The narrative for feminist STEM poster child Elizabeth Holmes and her company Theranos continues to unravel. Last week the WSJ published an article titled Agony, Alarm and Anger for People Hurt by Theranos’s Botched Blood Tests (paywall warning). As the title suggests, the article shares examples of the anguish caused by inaccurate Theronos test results. And the inaccurate test results were themselves due to a focus on image over substance and rigor. One expert the Journal discussed the situation with explained:
They were just going through the motions.
This shouldn’t come as a surprise. Feminism is in many ways a cargo cult, with the pervasive belief that if women just ape the dress, language, and mannerisms of men, the accomplishments they see men achieving will magically follow.

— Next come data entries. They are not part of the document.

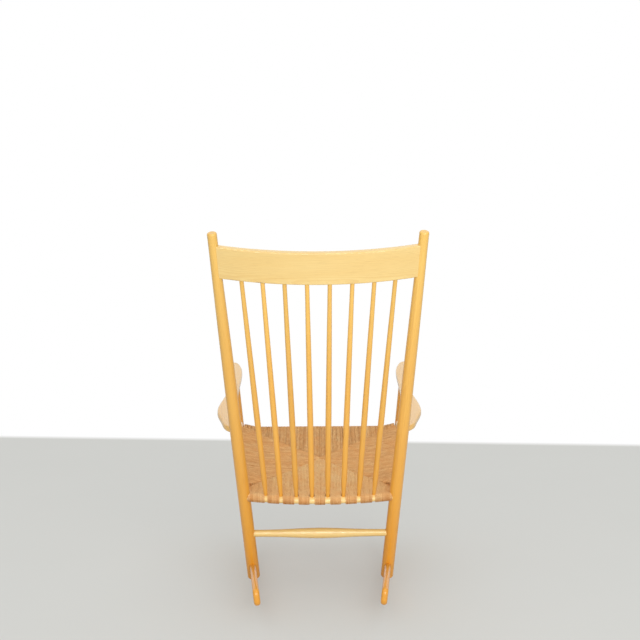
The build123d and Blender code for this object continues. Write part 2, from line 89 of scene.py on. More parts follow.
# How one cord lies
CORD_CORNERS = 6
CORD_HALF_WIDTH = 0.53  # of the pitch, so that neighbours press together
UNEVEN = 0.00035  # above or below its neighbours
STRAY = 0.0005  # sideways
RUN_SHARES = (0.93, 0.72, 0.48, 0.24)  # of the run to the diagonal, a point at each
FIRST_POINT = 0.005  # the run has no point nearer to the rail's middle
LEVEL_FROM, LEVEL_OVER = 0.006, 0.05  # where it leaves the rail's own height
SIDE_RISE = 0.005  # how much higher the faces lie beside the side rails
PAST_OVER, PAST_UNDER = 0.0035, 0.002  # how far an upper and a lower cord overrun
END_TUCK = 0.42  # height of a cord's end, as a share of the seat's half thickness
NECK_RUN, NECK_DROP = 0.7, 0.35  # shares of the overrun and of the drop to the end
LOWER_DIP, DIP_OVER = 0.0016, 0.008  # how a lower cord sinks near the diagonal
TURN_POINTS, TURN_START, TURN_STEP = 9, 82, 24.5  # round the rail, in degrees

# What starts the random draws of each field
FRONT_SEED, SIDE_SEED, BACK_SEED = 11, 12, 13

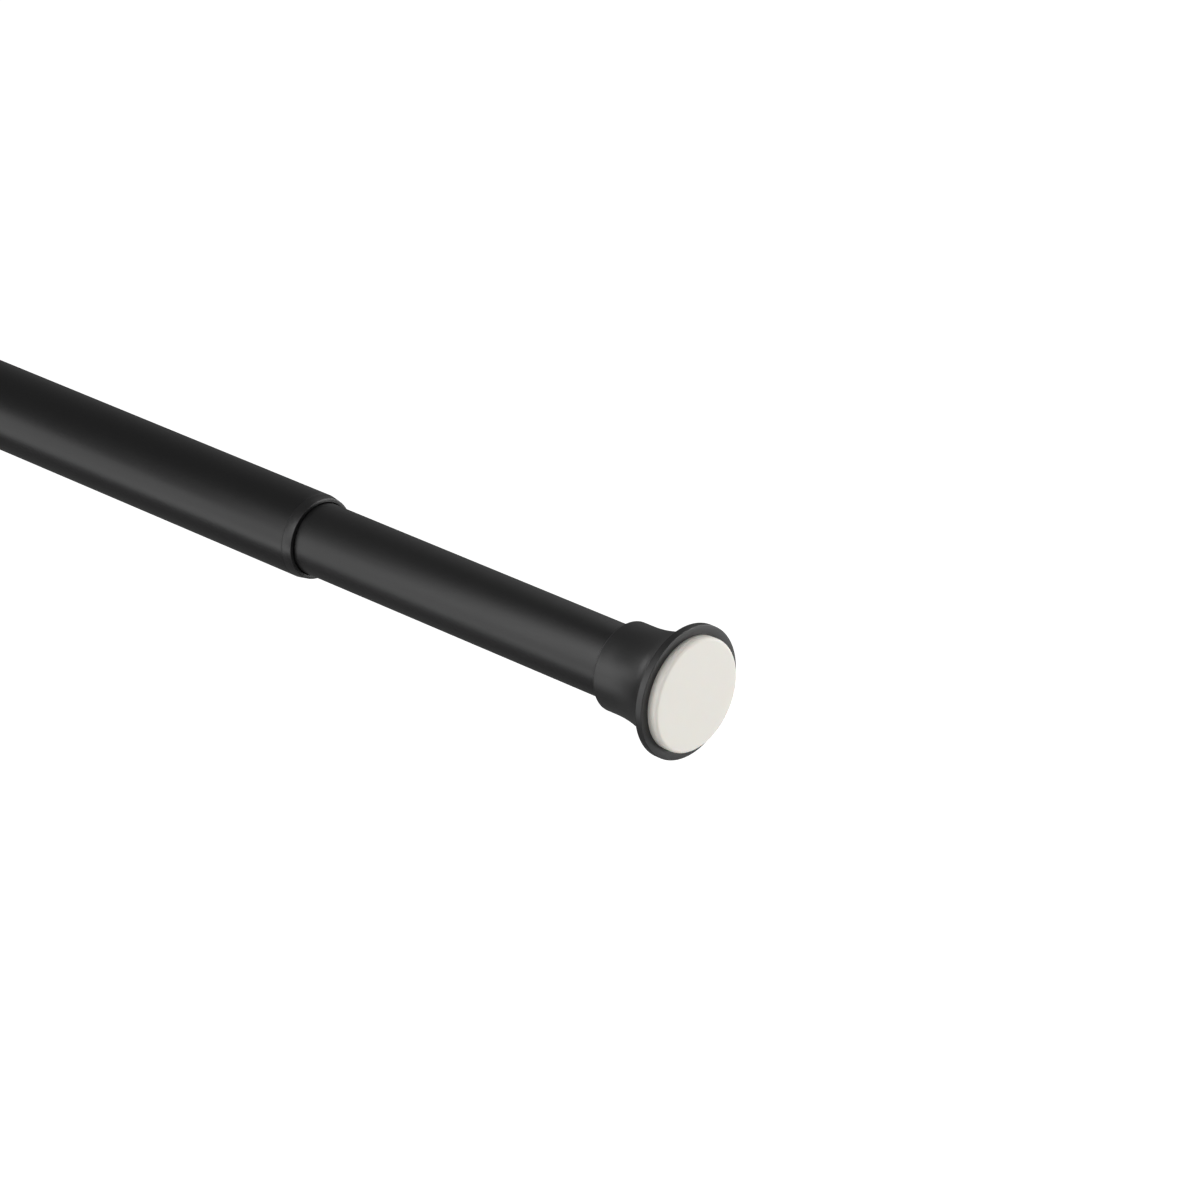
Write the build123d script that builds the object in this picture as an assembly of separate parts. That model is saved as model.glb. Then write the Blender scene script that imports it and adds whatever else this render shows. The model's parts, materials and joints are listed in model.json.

Indeed, play acting the role of a famous man is all it takes to become a true feminist hero. This is why all it took for Amelia Earhart to be nicknamed Lady Lindy and Queen of the Air and be thrown a ticker tape parade was to cut her hair short, don a flight jacket, and ride as a passenger on a transatlantic flight.
The same could be said for Holmes and Theranos. What exactly did Holmes accomplish besides mimicking the dress and mannerisms of Steve Jobs and declaring that she was going to change the world? In both cases, all it took was a coat and a hairstyle, and feminists around the world swooned.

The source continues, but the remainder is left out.